**Work instructions**
Would you quote the material below from its first line through the line containing "V = FreeCAD.Vector", exactly and with both ends included?

* START *

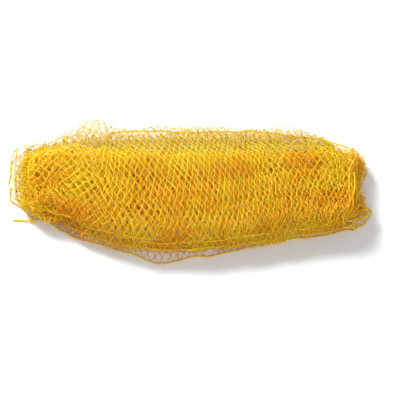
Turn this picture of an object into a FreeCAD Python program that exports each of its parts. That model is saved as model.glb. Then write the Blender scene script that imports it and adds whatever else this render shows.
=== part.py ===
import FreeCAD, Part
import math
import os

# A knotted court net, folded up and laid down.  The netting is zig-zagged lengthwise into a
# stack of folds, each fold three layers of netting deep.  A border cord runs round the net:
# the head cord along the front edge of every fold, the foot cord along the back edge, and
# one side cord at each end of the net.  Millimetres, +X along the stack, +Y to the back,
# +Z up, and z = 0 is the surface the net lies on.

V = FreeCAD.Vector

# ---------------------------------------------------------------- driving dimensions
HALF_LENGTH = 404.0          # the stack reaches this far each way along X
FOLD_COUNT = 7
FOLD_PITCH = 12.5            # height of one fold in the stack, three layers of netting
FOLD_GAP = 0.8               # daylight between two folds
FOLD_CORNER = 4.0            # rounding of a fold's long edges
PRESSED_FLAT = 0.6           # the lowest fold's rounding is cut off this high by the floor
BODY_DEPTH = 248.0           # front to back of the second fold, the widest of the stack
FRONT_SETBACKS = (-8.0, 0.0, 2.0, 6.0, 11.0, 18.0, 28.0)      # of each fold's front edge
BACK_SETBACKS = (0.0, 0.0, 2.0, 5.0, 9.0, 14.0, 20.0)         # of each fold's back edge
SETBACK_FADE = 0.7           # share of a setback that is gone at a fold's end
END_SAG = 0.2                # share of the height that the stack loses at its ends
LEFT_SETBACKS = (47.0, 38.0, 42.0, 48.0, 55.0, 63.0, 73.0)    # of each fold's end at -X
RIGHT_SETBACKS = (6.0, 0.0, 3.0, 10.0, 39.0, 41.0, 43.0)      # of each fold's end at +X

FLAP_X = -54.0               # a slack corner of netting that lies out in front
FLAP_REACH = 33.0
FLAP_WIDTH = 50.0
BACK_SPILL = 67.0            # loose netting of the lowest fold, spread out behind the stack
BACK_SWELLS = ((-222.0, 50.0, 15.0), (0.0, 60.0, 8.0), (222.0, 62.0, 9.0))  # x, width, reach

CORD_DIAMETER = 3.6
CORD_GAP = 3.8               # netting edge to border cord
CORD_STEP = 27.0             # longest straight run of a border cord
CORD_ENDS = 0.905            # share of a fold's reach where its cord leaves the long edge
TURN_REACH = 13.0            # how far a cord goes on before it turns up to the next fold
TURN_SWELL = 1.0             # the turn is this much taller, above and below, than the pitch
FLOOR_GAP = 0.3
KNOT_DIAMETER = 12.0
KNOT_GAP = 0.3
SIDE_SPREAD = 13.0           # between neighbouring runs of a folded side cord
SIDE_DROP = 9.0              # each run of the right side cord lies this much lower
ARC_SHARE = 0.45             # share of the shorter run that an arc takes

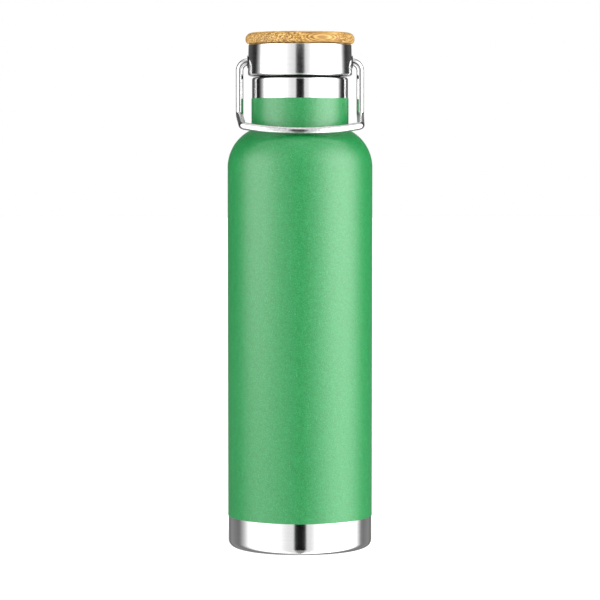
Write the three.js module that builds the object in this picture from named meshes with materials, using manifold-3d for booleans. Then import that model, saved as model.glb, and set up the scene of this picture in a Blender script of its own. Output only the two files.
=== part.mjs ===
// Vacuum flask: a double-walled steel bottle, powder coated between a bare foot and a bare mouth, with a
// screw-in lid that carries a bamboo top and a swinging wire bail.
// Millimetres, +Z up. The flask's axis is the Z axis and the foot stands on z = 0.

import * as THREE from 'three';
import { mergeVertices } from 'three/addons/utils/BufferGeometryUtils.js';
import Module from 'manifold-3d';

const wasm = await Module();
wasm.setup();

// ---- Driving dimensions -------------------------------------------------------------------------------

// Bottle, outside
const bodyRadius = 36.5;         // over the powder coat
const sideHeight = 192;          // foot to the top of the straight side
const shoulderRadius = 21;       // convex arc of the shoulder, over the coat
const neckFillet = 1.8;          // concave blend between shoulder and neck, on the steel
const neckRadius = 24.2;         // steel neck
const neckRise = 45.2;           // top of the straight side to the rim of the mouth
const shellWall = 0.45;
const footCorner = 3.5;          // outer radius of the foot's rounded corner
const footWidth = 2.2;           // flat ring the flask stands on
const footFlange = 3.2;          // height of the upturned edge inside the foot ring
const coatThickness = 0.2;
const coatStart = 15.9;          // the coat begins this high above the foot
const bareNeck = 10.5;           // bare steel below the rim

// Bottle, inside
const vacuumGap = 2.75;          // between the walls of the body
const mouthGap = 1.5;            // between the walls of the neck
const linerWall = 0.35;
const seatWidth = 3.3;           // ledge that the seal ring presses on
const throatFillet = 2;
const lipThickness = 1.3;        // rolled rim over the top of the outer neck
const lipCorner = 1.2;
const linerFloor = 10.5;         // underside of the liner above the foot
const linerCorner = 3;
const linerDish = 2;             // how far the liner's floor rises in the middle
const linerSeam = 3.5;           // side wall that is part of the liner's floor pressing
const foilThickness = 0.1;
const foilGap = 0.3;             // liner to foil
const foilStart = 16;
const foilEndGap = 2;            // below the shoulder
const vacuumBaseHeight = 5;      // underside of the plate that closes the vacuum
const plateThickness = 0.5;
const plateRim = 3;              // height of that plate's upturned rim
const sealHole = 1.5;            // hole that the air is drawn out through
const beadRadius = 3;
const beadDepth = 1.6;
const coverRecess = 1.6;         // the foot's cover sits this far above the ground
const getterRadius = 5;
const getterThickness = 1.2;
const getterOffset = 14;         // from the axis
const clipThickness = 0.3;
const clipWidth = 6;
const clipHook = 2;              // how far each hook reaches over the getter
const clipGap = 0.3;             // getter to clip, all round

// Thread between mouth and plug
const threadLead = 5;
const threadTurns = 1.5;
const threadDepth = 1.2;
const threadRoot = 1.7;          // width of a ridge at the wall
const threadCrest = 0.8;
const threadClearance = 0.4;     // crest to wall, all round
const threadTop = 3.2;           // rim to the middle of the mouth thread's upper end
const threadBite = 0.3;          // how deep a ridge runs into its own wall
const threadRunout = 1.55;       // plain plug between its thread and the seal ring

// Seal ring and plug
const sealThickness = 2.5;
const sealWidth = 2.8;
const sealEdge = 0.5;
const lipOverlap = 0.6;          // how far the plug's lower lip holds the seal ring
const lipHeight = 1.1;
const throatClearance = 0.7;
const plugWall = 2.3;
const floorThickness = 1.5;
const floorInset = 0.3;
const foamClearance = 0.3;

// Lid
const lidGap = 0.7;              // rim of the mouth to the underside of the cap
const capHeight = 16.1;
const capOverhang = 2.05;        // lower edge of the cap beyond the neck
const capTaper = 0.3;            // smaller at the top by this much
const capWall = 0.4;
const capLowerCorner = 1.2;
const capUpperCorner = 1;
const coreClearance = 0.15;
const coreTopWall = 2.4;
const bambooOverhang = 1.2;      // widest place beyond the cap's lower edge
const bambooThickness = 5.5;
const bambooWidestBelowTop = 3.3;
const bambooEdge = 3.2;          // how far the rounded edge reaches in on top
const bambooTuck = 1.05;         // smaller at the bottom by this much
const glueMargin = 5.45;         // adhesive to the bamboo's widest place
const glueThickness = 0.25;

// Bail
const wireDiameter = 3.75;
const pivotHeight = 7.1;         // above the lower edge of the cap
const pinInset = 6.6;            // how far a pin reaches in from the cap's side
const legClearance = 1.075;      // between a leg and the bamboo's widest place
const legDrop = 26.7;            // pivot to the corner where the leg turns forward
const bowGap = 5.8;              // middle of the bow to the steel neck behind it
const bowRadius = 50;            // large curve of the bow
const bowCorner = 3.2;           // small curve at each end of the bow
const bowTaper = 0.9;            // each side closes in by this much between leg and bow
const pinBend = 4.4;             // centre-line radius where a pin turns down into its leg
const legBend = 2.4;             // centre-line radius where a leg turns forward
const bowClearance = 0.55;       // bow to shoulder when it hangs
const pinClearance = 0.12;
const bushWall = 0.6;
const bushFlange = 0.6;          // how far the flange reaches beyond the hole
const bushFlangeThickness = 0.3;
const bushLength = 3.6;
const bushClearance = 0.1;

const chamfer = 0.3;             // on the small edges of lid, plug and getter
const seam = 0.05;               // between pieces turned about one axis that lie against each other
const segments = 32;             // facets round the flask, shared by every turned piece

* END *

**Complete output**
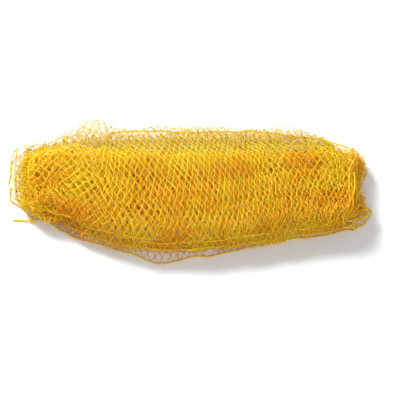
Turn this picture of an object into a FreeCAD Python program that exports each of its parts. That model is saved as model.glb. Then write the Blender scene script that imports it and adds whatever else this render shows.
=== part.py ===
import FreeCAD, Part
import math
import os

# A knotted court net, folded up and laid down.  The netting is zig-zagged lengthwise into a
# stack of folds, each fold three layers of netting deep.  A border cord runs round the net:
# the head cord along the front edge of every fold, the foot cord along the back edge, and
# one side cord at each end of the net.  Millimetres, +X along the stack, +Y to the back,
# +Z up, and z = 0 is the surface the net lies on.

V = FreeCAD.Vector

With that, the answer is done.